On Monday, October 27, the BU Metropolitan College City Planning & Urban Affairs (CPUA) program and BU Initiative on Cities hosted a pair of visitors sure to excite budding cartographers and public transit devotees curious as to just who it is that behind one of Boston’s most famous legends.
For more than two decades, Ken Dumas has made his mark on city workings by designing Boston’s MBTA transit maps. Mark Ovenden, author of Iconic Transit Maps: The World’s Best Designs, is a broadcaster and transit map design expert. Both were on hand that Monday afternoon at BU MET’s 1010 Commonwealth Avenue headquarters to discuss their expertise with CPUA students alongside moderator Terrance J. Regan. Dumas, the manager of the central transportation planning staff at the Boston Region Metropolitan Planning Organization (MPO), visited BU MET students in person, with Ovenden joining remotely.

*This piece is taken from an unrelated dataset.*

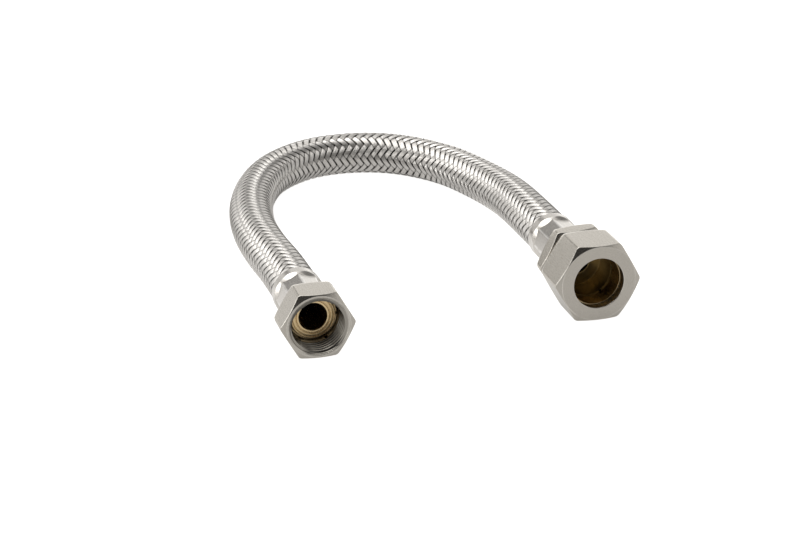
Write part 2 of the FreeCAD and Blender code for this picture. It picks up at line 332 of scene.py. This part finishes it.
def wire_finish():
    """Fine drawn stainless wire: each wire has its own tone, and painted shade with some dirt
    darkens it between wires, at strand edges and where a strand is covered.
    """
    finish = Finish("drawn_steel_wire")
    place = finish.place()
    tone = finish.told("tone")
    painted_shade_dirt = finish.told("painted_shade_dirt")
    patches = finish.noise(place, 0.12, 3.0)
    streaks = finish.noise(place, 1.6, 2.0)
    # Near black where the wires lie deep: painted shade, with some dirt.
    shade_and_dirt = painted_shade_dirt * finish.ranged(patches + streaks * 0.4, 0.35, 1.0, 0.75, 1.0)
    base = finish.mixed(finish.ranged(tone + patches * 0.5, 0.2, 1.2),
                        colour(0.74, 0.715, 0.68), colour(0.91, 0.885, 0.85))
    base = finish.mixed(shade_and_dirt, base, colour(0.05, 0.046, 0.04))
    rough = 0.2 + patches * 0.12 + streaks * 0.08 + shade_and_dirt * 0.25
    return finish.done(Base_Color=base, Metallic=1.0, Roughness=rough)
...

It was a prime opportunity for CPUA students to get informed insights from rarified experts in the field. Dumas, who began working on the MBTA’s transit map in 1990, told the students that the reason the MBTA map appears geographically inconsistent is that it’s much easier for audiences to understand a map when things are evenly spaced out, even if that makes it somewhat literally inaccurate. Ovenden added that there must be room for “artistic license.” Ovenden also told the crowd that transit maps should be considered “part of the branding of the city.”
It made for a memorable afternoon of map-talk, as the conversation branched into the central utility of public transportation, like the “T.”
“Public transit is absolutely critical to a civilized society,” Ovenden said, striking an optimistic note. “Let’s look forward to a future with bigger and better cities with great public transit”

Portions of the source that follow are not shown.